DATA SEGMENT:
** start **

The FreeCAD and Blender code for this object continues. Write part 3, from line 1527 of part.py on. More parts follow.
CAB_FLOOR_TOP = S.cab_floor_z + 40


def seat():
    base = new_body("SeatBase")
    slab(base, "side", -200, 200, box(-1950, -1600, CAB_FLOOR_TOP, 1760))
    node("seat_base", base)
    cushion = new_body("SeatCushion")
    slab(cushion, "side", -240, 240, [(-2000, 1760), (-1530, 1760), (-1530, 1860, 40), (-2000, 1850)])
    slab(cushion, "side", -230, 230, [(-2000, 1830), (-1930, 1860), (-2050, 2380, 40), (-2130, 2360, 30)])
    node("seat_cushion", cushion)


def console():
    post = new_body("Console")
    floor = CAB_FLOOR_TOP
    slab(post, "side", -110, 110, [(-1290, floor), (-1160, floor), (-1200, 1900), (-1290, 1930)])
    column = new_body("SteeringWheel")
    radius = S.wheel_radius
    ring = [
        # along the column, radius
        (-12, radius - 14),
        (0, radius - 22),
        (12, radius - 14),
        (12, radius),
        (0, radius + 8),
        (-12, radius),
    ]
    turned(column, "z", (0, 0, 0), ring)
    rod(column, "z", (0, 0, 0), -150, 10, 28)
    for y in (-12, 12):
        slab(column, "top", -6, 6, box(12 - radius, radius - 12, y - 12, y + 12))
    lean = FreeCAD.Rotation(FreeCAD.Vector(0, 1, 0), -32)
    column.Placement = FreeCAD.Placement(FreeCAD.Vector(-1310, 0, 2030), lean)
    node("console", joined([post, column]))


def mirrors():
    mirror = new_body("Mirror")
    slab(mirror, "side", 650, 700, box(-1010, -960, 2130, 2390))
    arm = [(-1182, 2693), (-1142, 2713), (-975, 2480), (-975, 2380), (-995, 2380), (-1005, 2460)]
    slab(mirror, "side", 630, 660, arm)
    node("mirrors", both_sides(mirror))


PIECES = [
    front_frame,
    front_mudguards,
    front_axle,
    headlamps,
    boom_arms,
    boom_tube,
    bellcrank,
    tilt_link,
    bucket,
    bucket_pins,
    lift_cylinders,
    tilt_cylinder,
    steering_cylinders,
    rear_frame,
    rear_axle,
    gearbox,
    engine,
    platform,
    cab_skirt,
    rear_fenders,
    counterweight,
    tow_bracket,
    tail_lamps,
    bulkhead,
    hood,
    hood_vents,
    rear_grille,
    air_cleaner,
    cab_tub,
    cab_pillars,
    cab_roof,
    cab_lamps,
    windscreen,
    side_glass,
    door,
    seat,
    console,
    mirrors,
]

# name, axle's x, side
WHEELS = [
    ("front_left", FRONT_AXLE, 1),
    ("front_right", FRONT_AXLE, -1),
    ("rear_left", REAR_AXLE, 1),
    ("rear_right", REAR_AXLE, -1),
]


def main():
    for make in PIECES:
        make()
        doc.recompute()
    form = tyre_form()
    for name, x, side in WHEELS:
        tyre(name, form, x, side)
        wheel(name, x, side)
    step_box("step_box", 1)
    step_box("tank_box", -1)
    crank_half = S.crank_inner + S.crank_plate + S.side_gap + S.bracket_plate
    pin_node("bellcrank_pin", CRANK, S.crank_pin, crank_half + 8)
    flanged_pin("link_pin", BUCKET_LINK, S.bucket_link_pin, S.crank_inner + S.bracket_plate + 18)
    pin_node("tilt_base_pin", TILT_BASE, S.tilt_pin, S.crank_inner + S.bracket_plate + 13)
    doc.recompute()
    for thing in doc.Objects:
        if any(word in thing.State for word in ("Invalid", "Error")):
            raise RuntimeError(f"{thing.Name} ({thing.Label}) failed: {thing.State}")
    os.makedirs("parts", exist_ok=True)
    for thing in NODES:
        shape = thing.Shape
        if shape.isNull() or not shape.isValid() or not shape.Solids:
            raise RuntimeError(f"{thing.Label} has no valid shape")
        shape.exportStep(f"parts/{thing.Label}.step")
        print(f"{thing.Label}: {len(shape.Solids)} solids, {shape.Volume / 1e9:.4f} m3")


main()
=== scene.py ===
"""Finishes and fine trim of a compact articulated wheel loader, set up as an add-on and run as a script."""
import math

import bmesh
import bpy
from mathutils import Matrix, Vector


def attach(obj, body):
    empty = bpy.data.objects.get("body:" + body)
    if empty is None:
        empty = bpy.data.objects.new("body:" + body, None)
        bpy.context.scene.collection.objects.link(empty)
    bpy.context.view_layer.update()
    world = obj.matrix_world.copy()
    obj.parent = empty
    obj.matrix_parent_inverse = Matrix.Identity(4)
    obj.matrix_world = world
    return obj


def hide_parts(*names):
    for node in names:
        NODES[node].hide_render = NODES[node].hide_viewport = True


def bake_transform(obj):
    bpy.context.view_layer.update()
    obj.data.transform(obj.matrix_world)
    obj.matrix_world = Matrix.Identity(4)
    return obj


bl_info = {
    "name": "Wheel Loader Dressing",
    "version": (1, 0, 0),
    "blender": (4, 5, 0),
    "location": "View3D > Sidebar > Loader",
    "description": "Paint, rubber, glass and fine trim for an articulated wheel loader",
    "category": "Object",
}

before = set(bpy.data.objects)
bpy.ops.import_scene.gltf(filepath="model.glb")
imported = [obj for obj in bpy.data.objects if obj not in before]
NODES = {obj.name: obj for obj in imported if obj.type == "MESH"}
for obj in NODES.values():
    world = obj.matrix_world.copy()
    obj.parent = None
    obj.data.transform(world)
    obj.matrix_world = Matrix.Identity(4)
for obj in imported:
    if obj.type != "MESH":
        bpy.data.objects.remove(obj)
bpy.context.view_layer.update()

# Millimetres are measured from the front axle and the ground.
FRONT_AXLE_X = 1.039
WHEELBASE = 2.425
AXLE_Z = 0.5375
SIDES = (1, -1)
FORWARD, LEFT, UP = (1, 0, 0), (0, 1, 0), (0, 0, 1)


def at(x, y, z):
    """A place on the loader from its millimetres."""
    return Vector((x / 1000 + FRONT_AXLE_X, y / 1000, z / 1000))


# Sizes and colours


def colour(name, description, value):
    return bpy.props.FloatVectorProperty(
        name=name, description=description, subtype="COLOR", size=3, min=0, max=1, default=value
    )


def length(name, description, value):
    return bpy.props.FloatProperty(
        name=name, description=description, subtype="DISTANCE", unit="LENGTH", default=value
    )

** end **

PROBLEM STATEMENT:
Using the data above, extract exactly the lines from the one that holds "crank_half = S.crank_inner" to the one that holds "for node in", both ends included, and no others.

SOLUTION FOR THIS PROBLEM:
    crank_half = S.crank_inner + S.crank_plate + S.side_gap + S.bracket_plate
    pin_node("bellcrank_pin", CRANK, S.crank_pin, crank_half + 8)
    flanged_pin("link_pin", BUCKET_LINK, S.bucket_link_pin, S.crank_inner + S.bracket_plate + 18)
    pin_node("tilt_base_pin", TILT_BASE, S.tilt_pin, S.crank_inner + S.bracket_plate + 13)
    doc.recompute()
    for thing in doc.Objects:
        if any(word in thing.State for word in ("Invalid", "Error")):
            raise RuntimeError(f"{thing.Name} ({thing.Label}) failed: {thing.State}")
    os.makedirs("parts", exist_ok=True)
    for thing in NODES:
        shape = thing.Shape
        if shape.isNull() or not shape.isValid() or not shape.Solids:
            raise RuntimeError(f"{thing.Label} has no valid shape")
        shape.exportStep(f"parts/{thing.Label}.step")
        print(f"{thing.Label}: {len(shape.Solids)} solids, {shape.Volume / 1e9:.4f} m3")


main()
=== scene.py ===
"""Finishes and fine trim of a compact articulated wheel loader, set up as an add-on and run as a script."""
import math

import bmesh
import bpy
from mathutils import Matrix, Vector


def attach(obj, body):
    empty = bpy.data.objects.get("body:" + body)
    if empty is None:
        empty = bpy.data.objects.new("body:" + body, None)
        bpy.context.scene.collection.objects.link(empty)
    bpy.context.view_layer.update()
    world = obj.matrix_world.copy()
    obj.parent = empty
    obj.matrix_parent_inverse = Matrix.Identity(4)
    obj.matrix_world = world
    return obj


def hide_parts(*names):
    for node in names:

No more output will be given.